**What you are asked to do**
Verbatim output of all the material below is required.

— Begin —

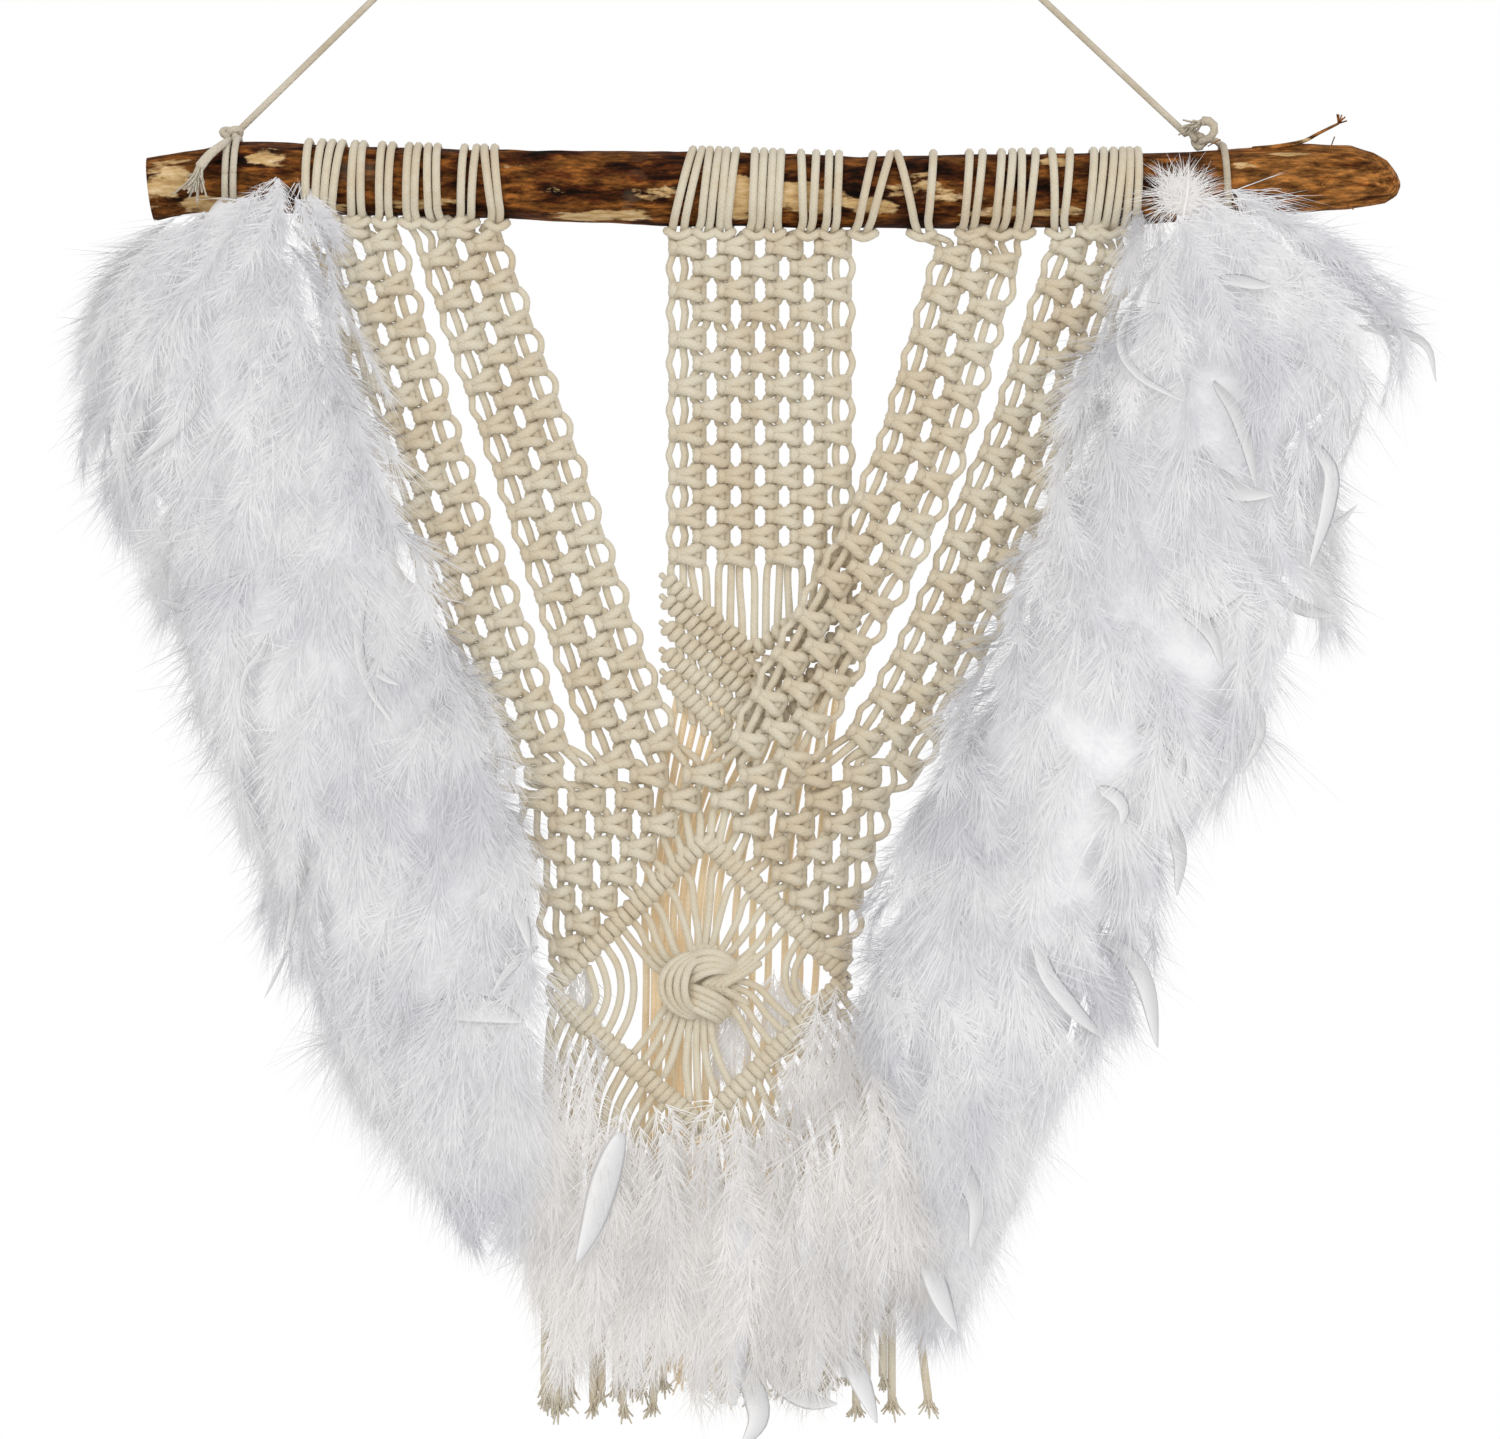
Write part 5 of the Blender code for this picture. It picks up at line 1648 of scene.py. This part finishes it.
@dataclass
class DownBody:
    """A mass of downy feathers that lie over one another like shingles on a soft core."""

    sections: tuple[Section, ...]
    feathers: int
    barbs: int
    fall: tuple[float, float] = (30.0, 62.0)
    barb_length: tuple[float, float] = (16.0, 30.0)
    front_share: float = 0.72
    outward: float = 0.0
    core_size: float = 0.84
    core_start: float = 4.0
    core_rings: tuple[int, int] = (90, 30)
    lumps: float = 0.06

    def section(self, drop: Array) -> tuple[Array, Array, Array, Array]:
        """The body's section at drops.

        Args:
            drop: Millimetres below the nail.

        Returns:
            Its middle x and y and its half sizes in x and y.
        """
        drops = [cut.drop for cut in self.sections]
        left, right, front, back = (np.interp(drop, drops, [getattr(cut, key) for cut in self.sections])
                                    for key in ("left", "right", "front", "back"))
        return (left + right) / 2, (front + back) / 2, (right - left) / 2, (back - front) / 2

    def at(self, drop: Array, turn: Array, size: Array) -> tuple[Array, Array]:
        """Points of the body and the way outwards there.

        A point is the section's middle plus size times (half width cos a, half depth sin a),
        and a = 90 degrees is the front.

        Args:
            drop: Millimetres below the nail.
            turn: Angle a round the section.
            size: Share of the body's size.

        Returns:
            Points in metres and unit directions.
        """
        x, y, wide, deep = self.section(drop)
        points = np.stack((x + wide * size * np.cos(turn), y - deep * size * np.sin(turn),
                           np.broadcast_to(-drop, np.shape(turn))), axis=-1) * MM
        out = np.stack((np.cos(turn) * deep, -np.sin(turn) * wide, 0.0 * turn), axis=-1)
        return points, unit(out)

    def core(self, surface: Surface, draw: Draw) -> None:
        """The lumpy inner body, its size wavering round it and along it and shrinking at its ends.

        Args:
            surface: Where it goes.
            draw: Seeded random numbers.
        """
        rows, columns = self.core_rings
        first, last = self.sections[0].drop, self.sections[-1].drop
        drop = np.linspace(first + self.core_start, last - 4, rows)[:, None] + np.zeros((1, columns))
        turn = 2 * np.pi * np.arange(columns)[None] / columns + np.zeros((rows, 1))
        phase = draw.uniform(0, 2 * np.pi, 4)
        waves = (np.sin(drop / 11.0 + 2 * turn + phase[0]) + np.sin(drop / 6.1 - 3 * turn + phase[1])
                 + np.sin(drop / 4.3 + 5 * turn + phase[2]) * 0.6)
        ends = np.sin(np.pi * np.linspace(0.015, 0.985, rows)[:, None]) ** 0.3
        points, _ = self.at(drop, turn, self.core_size * ends * (1 + self.lumps * waves))
        surface.grid(points)

    def feather(self, surface: Surface, draw: Draw, along: float, turn: float,
                reach: float) -> None:
        """One feather from inside the body to its skin, with barbs that lie along it.

        A barb starts on the shaft and leaves it at a small slant, and is drawn on along it.

        Args:
            surface: Where it goes.
            draw: Seeded random numbers.
            along: Share of the body's height at which it starts.
            turn: Angle round the section at which it starts.
            reach: Size at which its tip ends, as a share of the body's.
        """
        first, last = self.sections[0].drop, self.sections[-1].drop
        fall = draw.uniform(*self.fall)
        drop = first - 4 + along * (last + 4 - first - fall * 0.75)
        towards = np.pi if self.outward < 0 else 0.0
        aim = turn + (towards - turn) * abs(self.outward) * draw.uniform(0.3, 1.0)
        share = np.array([0.0, 0.3, 0.65, 1.0])
        drops = np.minimum(drop + fall * share ** 1.3, last + 6.0 * share)
        turns = turn + (aim - turn) * share + draw.uniform(-0.15, 0.15)
        sizes = draw.uniform(0.55, 0.75) + (reach - 0.65) * share ** 0.7
        control, _ = self.at(drops, turns, sizes)
        line = smooth(control, 0.003)
        steps = len(line)
        number = self.barbs
        share = draw.uniform(0.0, 1.0, number) ** 0.9
        at = share * (steps - 1)
        low_step = np.minimum(at.astype(int), steps - 2)
        mix = (at - low_step)[:, None]
        root = line[low_step] * (1 - mix) + line[low_step + 1] * mix
        tangent = unit(np.gradient(line, axis=0))[low_step]
        _, out = self.at(np.interp(share, (0, 1), (drops[0], drops[-1])),
                         np.interp(share, (0, 1), (turns[0], turns[-1])), np.ones(number))
        out = unit(out + draw.normal(0, 0.10, 3))
        across = unit(np.cross(tangent, out))
        slant = draw.normal(0, 0.72, number)[:, None]
        way = unit(tangent * 0.85 + across * slant + out * draw.uniform(-0.05, 0.18, (number, 1))
                   + draw.normal(0, 0.20, (number, 3)))
        length = draw.uniform(*self.barb_length) * MM * draw.uniform(0.5, 1.15, number)
        length *= 1.05 - 0.45 * share
        bend = (tangent * 0.35 + draw.normal(0, 0.16, 3) + draw.normal(0, 0.24, (number, 3))
                - np.array([0.0, 0.0, 0.16])) * length[:, None]
        facing = unit(out + TOWARDS_VIEWER * np.where(out[:, 1:2] < 0.2, 0.5, 0.0))
        surface.ribbons(root, way, length, bend, draw.uniform(0.00024, 0.0005, number), facing)

    def grow(self, surface: Surface, draw: Draw) -> None:
        """Add the feathers all round, and more at both rims.

        Feather k starts at the fractions of k times two steps, which spread the feathers evenly.

        Args:
            surface: Where they go.
            draw: Seeded random numbers.
        """
        front = int(self.feathers * self.front_share)
        for k in range(self.feathers):
            along, around = (k * EVEN_STEPS[0]) % 1.0, (k * EVEN_STEPS[1]) % 1.0
            turn = 0.05 + around * (np.pi - 0.1) if k < front else np.pi * (1 + around)
            self.feather(surface, draw, along, turn, draw.uniform(0.92, 1.02))
        if self.outward:
            outer, inner = (np.pi, 0.0) if self.outward < 0 else (0.0, np.pi)
            for rim, share, reach in ((outer, 0.2, (0.98, 1.1)), (inner, 0.22, (0.84, 1.0))):
                for _ in range(int(self.feathers * share)):
                    along, turn = draw.uniform(), rim + draw.uniform(-0.35, 0.35)
                    self.feather(surface, draw, along, turn, draw.uniform(*reach))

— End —

**Response to this exercise**
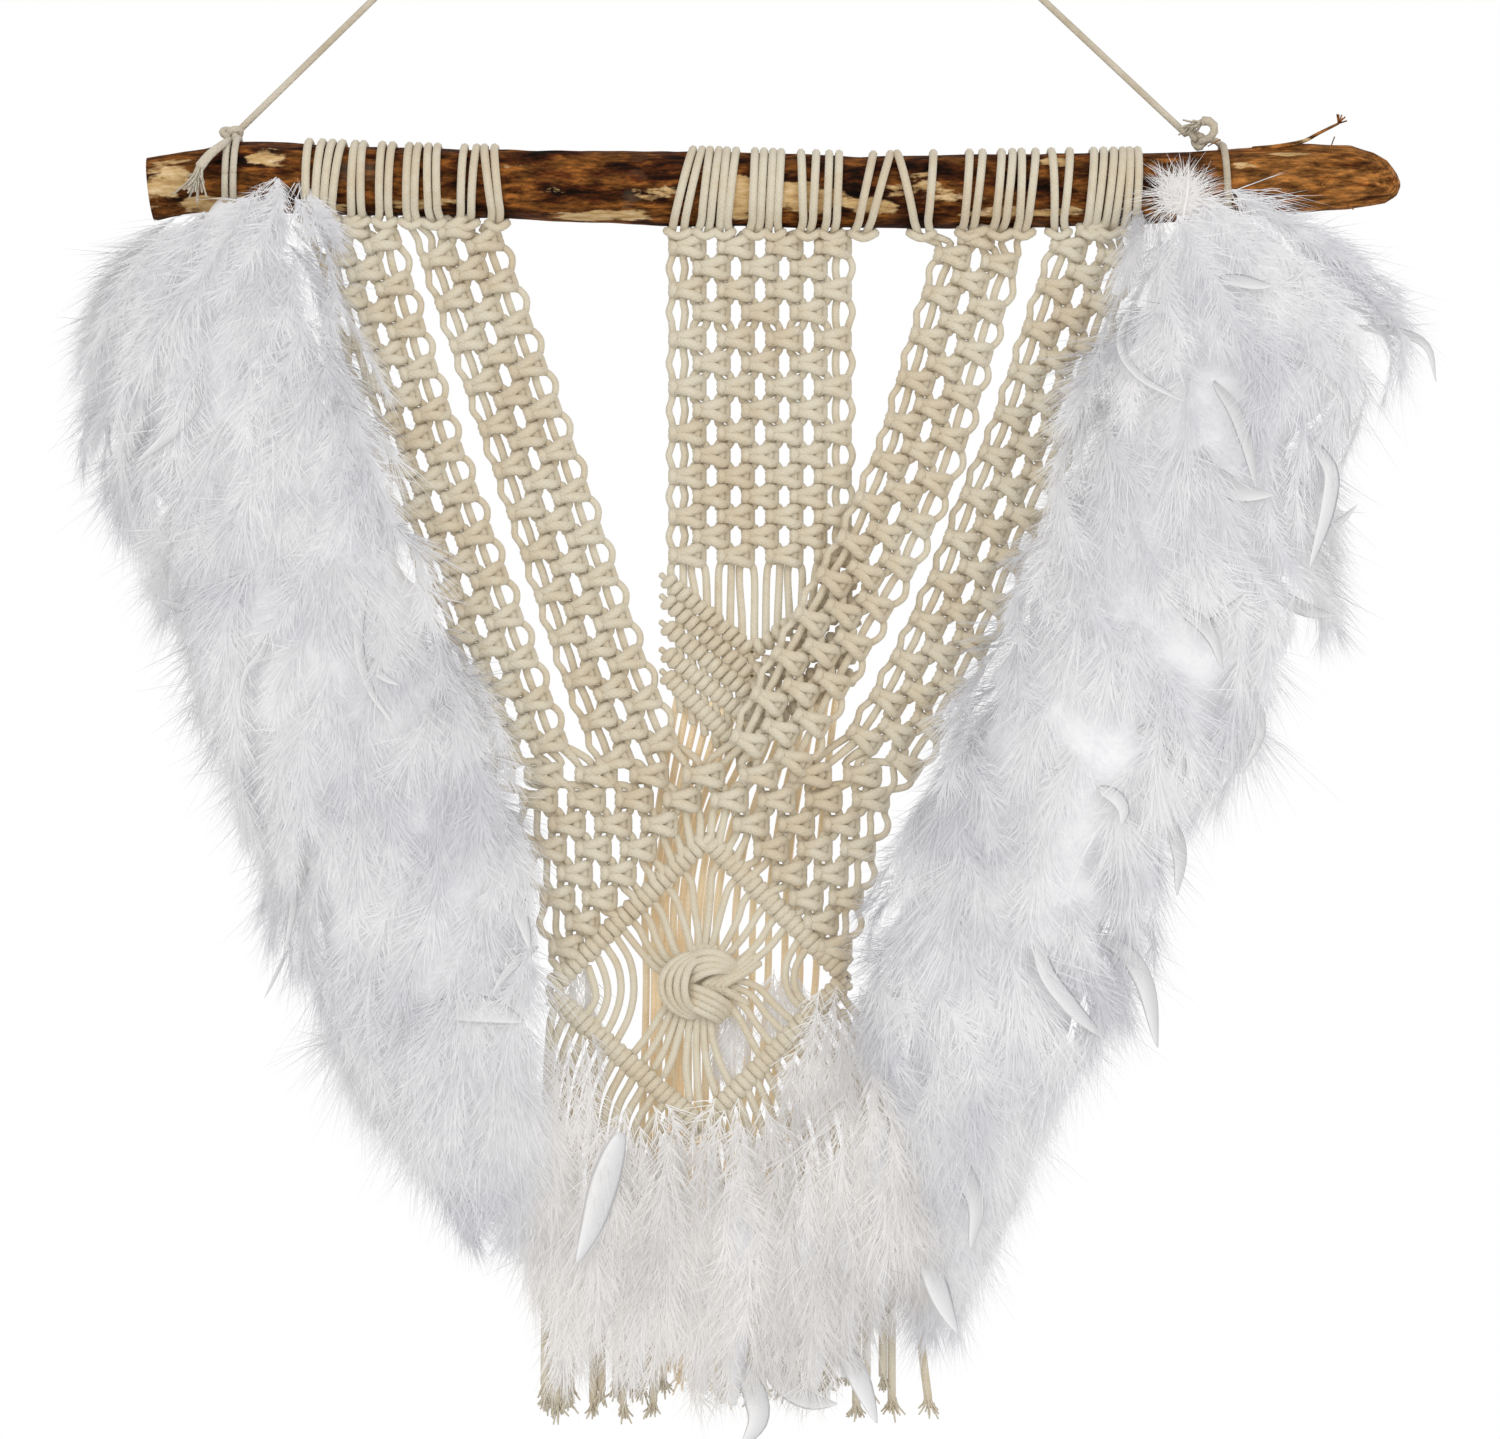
Write part 5 of the Blender code for this picture. It picks up at line 1648 of scene.py. This part finishes it.
@dataclass
class DownBody:
    """A mass of downy feathers that lie over one another like shingles on a soft core."""

    sections: tuple[Section, ...]
    feathers: int
    barbs: int
    fall: tuple[float, float] = (30.0, 62.0)
    barb_length: tuple[float, float] = (16.0, 30.0)
    front_share: float = 0.72
    outward: float = 0.0
    core_size: float = 0.84
    core_start: float = 4.0
    core_rings: tuple[int, int] = (90, 30)
    lumps: float = 0.06

    def section(self, drop: Array) -> tuple[Array, Array, Array, Array]:
        """The body's section at drops.

        Args:
            drop: Millimetres below the nail.

        Returns:
            Its middle x and y and its half sizes in x and y.
        """
        drops = [cut.drop for cut in self.sections]
        left, right, front, back = (np.interp(drop, drops, [getattr(cut, key) for cut in self.sections])
                                    for key in ("left", "right", "front", "back"))
        return (left + right) / 2, (front + back) / 2, (right - left) / 2, (back - front) / 2

    def at(self, drop: Array, turn: Array, size: Array) -> tuple[Array, Array]:
        """Points of the body and the way outwards there.

        A point is the section's middle plus size times (half width cos a, half depth sin a),
        and a = 90 degrees is the front.

        Args:
            drop: Millimetres below the nail.
            turn: Angle a round the section.
            size: Share of the body's size.

        Returns:
            Points in metres and unit directions.
        """
        x, y, wide, deep = self.section(drop)
        points = np.stack((x + wide * size * np.cos(turn), y - deep * size * np.sin(turn),
                           np.broadcast_to(-drop, np.shape(turn))), axis=-1) * MM
        out = np.stack((np.cos(turn) * deep, -np.sin(turn) * wide, 0.0 * turn), axis=-1)
        return points, unit(out)

    def core(self, surface: Surface, draw: Draw) -> None:
        """The lumpy inner body, its size wavering round it and along it and shrinking at its ends.

        Args:
            surface: Where it goes.
            draw: Seeded random numbers.
        """
        rows, columns = self.core_rings
        first, last = self.sections[0].drop, self.sections[-1].drop
        drop = np.linspace(first + self.core_start, last - 4, rows)[:, None] + np.zeros((1, columns))
        turn = 2 * np.pi * np.arange(columns)[None] / columns + np.zeros((rows, 1))
        phase = draw.uniform(0, 2 * np.pi, 4)
        waves = (np.sin(drop / 11.0 + 2 * turn + phase[0]) + np.sin(drop / 6.1 - 3 * turn + phase[1])
                 + np.sin(drop / 4.3 + 5 * turn + phase[2]) * 0.6)
        ends = np.sin(np.pi * np.linspace(0.015, 0.985, rows)[:, None]) ** 0.3
        points, _ = self.at(drop, turn, self.core_size * ends * (1 + self.lumps * waves))
        surface.grid(points)

    def feather(self, surface: Surface, draw: Draw, along: float, turn: float,
                reach: float) -> None:
        """One feather from inside the body to its skin, with barbs that lie along it.

        A barb starts on the shaft and leaves it at a small slant, and is drawn on along it.

        Args:
            surface: Where it goes.
            draw: Seeded random numbers.
            along: Share of the body's height at which it starts.
            turn: Angle round the section at which it starts.
            reach: Size at which its tip ends, as a share of the body's.
        """
        first, last = self.sections[0].drop, self.sections[-1].drop
        fall = draw.uniform(*self.fall)
        drop = first - 4 + along * (last + 4 - first - fall * 0.75)
        towards = np.pi if self.outward < 0 else 0.0
        aim = turn + (towards - turn) * abs(self.outward) * draw.uniform(0.3, 1.0)
        share = np.array([0.0, 0.3, 0.65, 1.0])
        drops = np.minimum(drop + fall * share ** 1.3, last + 6.0 * share)
        turns = turn + (aim - turn) * share + draw.uniform(-0.15, 0.15)
        sizes = draw.uniform(0.55, 0.75) + (reach - 0.65) * share ** 0.7
        control, _ = self.at(drops, turns, sizes)
        line = smooth(control, 0.003)
        steps = len(line)
        number = self.barbs
        share = draw.uniform(0.0, 1.0, number) ** 0.9
        at = share * (steps - 1)
        low_step = np.minimum(at.astype(int), steps - 2)
        mix = (at - low_step)[:, None]
        root = line[low_step] * (1 - mix) + line[low_step + 1] * mix
        tangent = unit(np.gradient(line, axis=0))[low_step]
        _, out = self.at(np.interp(share, (0, 1), (drops[0], drops[-1])),
                         np.interp(share, (0, 1), (turns[0], turns[-1])), np.ones(number))
        out = unit(out + draw.normal(0, 0.10, 3))
        across = unit(np.cross(tangent, out))
        slant = draw.normal(0, 0.72, number)[:, None]
        way = unit(tangent * 0.85 + across * slant + out * draw.uniform(-0.05, 0.18, (number, 1))
                   + draw.normal(0, 0.20, (number, 3)))
        length = draw.uniform(*self.barb_length) * MM * draw.uniform(0.5, 1.15, number)
        length *= 1.05 - 0.45 * share
        bend = (tangent * 0.35 + draw.normal(0, 0.16, 3) + draw.normal(0, 0.24, (number, 3))
                - np.array([0.0, 0.0, 0.16])) * length[:, None]
        facing = unit(out + TOWARDS_VIEWER * np.where(out[:, 1:2] < 0.2, 0.5, 0.0))
        surface.ribbons(root, way, length, bend, draw.uniform(0.00024, 0.0005, number), facing)

    def grow(self, surface: Surface, draw: Draw) -> None:
        """Add the feathers all round, and more at both rims.

        Feather k starts at the fractions of k times two steps, which spread the feathers evenly.

        Args:
            surface: Where they go.
            draw: Seeded random numbers.
        """
        front = int(self.feathers * self.front_share)
        for k in range(self.feathers):
            along, around = (k * EVEN_STEPS[0]) % 1.0, (k * EVEN_STEPS[1]) % 1.0
            turn = 0.05 + around * (np.pi - 0.1) if k < front else np.pi * (1 + around)
            self.feather(surface, draw, along, turn, draw.uniform(0.92, 1.02))
        if self.outward:
            outer, inner = (np.pi, 0.0) if self.outward < 0 else (0.0, np.pi)
            for rim, share, reach in ((outer, 0.2, (0.98, 1.1)), (inner, 0.22, (0.84, 1.0))):
                for _ in range(int(self.feathers * share)):
                    along, turn = draw.uniform(), rim + draw.uniform(-0.35, 0.35)
                    self.feather(surface, draw, along, turn, draw.uniform(*reach))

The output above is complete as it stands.